Seusai mendonorkan darah, saya tidak langsung pergi. Saya bertukar cerita dengan pria tersebut mengenai budaya dan memberikan ide bagaimana meningkatkan kesadaran berdonor darah untuk warga Kamboja. Ide saya adalah berikan edukasi dan sertakan hadiah menarik seperti HP, televisi, sepeda,  Radio, dan DVD Player sebagai hadiah yang akan diundi untuk para pendonor darah. Semoga ide ini dapat dipraktekan sehingga membawa manfaat bagi warga dan Negara Kamboja kedepannya.

Sebelum pulang, saya diberikan kartu tanda mendonorkan darah dan sebuah kaos cantik sebagai ungkapan terima kasih. Saya tersenyum karena sebuah tekad bajik telah terealisasi.

Mungkin, perjalanan saya berbeda dengan wisatawan lain. Saya tahu, liburan itu artinya menyegarkan pikiran setelah rutinitas yang padat. Tapi bagi saya, dimanapun berada dan kapanpun kesempatan itu muncul, berkontribusilah. Dengan cara seperti inilah saya menyegarkan pikiran. Senyum-senyum bahagia yang saya lihat sudah cukup menyegarkan pikiran saya. Bepergian - ini memberikan kita rumah di seribu tempat yang aneh. Saya berpikir bahwa di mana pun perjalanan saya membawa saya, selalu ada kebajikan yang menunggu untuk dilakukan. Saya tidak memerlukan uang untuk membantu anak-anak di Kamboja, namun saya bisa memberikan waktu dan tenaga saya. Memang tidak banyak, tetapi ini baik daripada tidak ada sama sekali.

Lakukan apa yang anda bisa untuk menunjukkan anda peduli tentang orang lain, dan anda akan membuat dunia kita menjadi tempat yang lebih baik. Kita harus melakukan apa yang kita bisa untuk membantu dimanapun dan kapanpun adalah mungkin bagi kita untuk membantu sesama.

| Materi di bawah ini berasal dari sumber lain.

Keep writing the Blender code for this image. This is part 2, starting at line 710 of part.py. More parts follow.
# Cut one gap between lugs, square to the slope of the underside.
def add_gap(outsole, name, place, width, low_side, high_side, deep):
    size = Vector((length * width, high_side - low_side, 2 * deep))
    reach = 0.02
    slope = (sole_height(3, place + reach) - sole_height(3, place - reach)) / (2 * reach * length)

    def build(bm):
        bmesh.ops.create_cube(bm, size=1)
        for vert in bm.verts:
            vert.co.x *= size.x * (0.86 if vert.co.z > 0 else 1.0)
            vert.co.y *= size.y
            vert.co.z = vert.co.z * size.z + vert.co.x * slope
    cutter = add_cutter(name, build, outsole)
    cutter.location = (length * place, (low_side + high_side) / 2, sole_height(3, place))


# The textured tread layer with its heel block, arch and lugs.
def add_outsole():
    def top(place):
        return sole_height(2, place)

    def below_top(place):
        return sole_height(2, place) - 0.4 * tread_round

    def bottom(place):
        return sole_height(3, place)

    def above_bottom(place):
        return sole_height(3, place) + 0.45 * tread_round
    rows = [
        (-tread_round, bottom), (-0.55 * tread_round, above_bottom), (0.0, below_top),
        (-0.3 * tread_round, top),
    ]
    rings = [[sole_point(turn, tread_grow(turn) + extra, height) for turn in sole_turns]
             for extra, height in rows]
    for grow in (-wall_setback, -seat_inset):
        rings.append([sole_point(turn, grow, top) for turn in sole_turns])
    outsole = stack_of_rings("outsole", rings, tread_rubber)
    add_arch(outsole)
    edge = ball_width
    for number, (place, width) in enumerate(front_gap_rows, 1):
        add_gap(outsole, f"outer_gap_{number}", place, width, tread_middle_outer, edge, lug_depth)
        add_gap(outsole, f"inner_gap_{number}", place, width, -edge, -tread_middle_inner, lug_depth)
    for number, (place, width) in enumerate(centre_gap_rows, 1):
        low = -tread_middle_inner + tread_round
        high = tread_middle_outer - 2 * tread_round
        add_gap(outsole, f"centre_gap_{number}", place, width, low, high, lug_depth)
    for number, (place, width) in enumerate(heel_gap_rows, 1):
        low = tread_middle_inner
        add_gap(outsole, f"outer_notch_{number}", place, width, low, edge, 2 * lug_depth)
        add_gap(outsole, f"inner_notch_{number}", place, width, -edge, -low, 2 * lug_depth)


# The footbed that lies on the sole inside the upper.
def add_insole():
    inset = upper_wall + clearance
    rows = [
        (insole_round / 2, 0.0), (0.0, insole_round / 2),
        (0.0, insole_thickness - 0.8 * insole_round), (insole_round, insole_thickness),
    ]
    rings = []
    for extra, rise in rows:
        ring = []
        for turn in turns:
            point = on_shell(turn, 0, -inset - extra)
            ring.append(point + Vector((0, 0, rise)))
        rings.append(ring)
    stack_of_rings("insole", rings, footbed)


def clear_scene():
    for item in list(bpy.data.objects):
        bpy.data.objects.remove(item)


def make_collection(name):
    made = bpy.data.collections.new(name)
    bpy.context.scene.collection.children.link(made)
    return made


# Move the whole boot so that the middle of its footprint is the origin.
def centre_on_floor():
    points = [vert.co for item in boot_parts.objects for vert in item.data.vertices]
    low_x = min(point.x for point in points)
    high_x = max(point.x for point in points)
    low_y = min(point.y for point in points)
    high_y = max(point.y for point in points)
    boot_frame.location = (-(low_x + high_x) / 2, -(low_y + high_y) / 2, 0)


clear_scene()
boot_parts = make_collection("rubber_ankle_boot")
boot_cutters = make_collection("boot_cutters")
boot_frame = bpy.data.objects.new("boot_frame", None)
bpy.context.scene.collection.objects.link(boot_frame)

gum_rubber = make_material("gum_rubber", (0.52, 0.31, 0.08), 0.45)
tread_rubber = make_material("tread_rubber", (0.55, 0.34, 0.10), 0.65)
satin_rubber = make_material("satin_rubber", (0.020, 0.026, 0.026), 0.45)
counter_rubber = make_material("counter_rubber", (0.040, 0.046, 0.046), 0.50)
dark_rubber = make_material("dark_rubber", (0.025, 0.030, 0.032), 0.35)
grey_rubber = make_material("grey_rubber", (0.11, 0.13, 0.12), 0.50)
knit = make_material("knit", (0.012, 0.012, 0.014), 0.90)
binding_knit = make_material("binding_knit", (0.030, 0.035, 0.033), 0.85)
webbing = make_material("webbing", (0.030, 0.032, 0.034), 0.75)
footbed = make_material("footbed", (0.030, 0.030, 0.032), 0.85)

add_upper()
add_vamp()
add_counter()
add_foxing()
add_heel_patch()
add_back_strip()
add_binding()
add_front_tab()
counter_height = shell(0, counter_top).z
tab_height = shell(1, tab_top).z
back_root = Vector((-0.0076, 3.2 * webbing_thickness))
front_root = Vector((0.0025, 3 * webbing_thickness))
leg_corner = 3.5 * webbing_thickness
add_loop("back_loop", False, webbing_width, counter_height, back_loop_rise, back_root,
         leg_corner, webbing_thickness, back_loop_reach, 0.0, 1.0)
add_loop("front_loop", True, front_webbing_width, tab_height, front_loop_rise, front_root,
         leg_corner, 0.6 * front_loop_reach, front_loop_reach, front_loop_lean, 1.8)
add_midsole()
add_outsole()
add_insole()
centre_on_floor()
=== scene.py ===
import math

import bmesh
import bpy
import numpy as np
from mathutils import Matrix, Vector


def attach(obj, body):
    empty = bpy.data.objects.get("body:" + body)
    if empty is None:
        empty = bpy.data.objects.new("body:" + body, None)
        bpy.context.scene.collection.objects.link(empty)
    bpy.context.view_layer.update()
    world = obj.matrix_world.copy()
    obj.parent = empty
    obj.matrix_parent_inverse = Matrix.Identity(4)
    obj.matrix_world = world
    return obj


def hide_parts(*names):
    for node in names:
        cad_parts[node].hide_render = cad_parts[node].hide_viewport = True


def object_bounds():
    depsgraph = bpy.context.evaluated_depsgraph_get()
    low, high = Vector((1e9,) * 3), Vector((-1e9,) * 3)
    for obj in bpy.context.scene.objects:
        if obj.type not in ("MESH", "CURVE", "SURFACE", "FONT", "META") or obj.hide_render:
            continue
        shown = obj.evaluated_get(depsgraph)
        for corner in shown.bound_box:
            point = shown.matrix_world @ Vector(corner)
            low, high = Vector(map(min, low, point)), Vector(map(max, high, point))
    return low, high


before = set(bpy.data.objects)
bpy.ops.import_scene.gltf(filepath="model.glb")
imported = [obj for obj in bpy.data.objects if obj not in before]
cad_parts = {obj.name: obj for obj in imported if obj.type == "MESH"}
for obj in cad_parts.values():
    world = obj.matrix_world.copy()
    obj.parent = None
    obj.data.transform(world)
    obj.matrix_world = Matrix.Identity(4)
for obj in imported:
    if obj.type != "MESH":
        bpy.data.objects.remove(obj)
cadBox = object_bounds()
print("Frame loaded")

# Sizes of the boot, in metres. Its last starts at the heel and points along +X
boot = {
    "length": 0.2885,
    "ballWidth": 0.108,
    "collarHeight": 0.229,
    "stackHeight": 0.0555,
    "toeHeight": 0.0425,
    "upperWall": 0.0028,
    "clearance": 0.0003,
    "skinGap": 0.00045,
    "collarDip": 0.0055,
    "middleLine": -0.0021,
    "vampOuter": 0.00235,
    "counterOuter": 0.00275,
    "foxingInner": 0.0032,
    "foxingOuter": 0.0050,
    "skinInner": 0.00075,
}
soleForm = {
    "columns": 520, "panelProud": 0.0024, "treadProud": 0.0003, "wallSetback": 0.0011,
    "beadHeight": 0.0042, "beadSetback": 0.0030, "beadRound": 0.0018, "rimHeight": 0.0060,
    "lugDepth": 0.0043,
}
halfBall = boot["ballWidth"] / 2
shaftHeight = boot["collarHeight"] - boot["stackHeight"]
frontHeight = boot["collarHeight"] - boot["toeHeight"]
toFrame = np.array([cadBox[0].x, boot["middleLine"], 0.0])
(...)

Semoga kisah ini membuat kita bergerak maju, membuat kita lebih semangat dalam berkontribusi bagi sesama, tak peduli dimanapun mereka berada, tak peduli apa agama, suku dan warna kulit mereka. 

Jika saya diminta memilih : Lipat tangan atau turun tangan, maka saya dengan pasti akan memilih untuk TURUN TANGAN!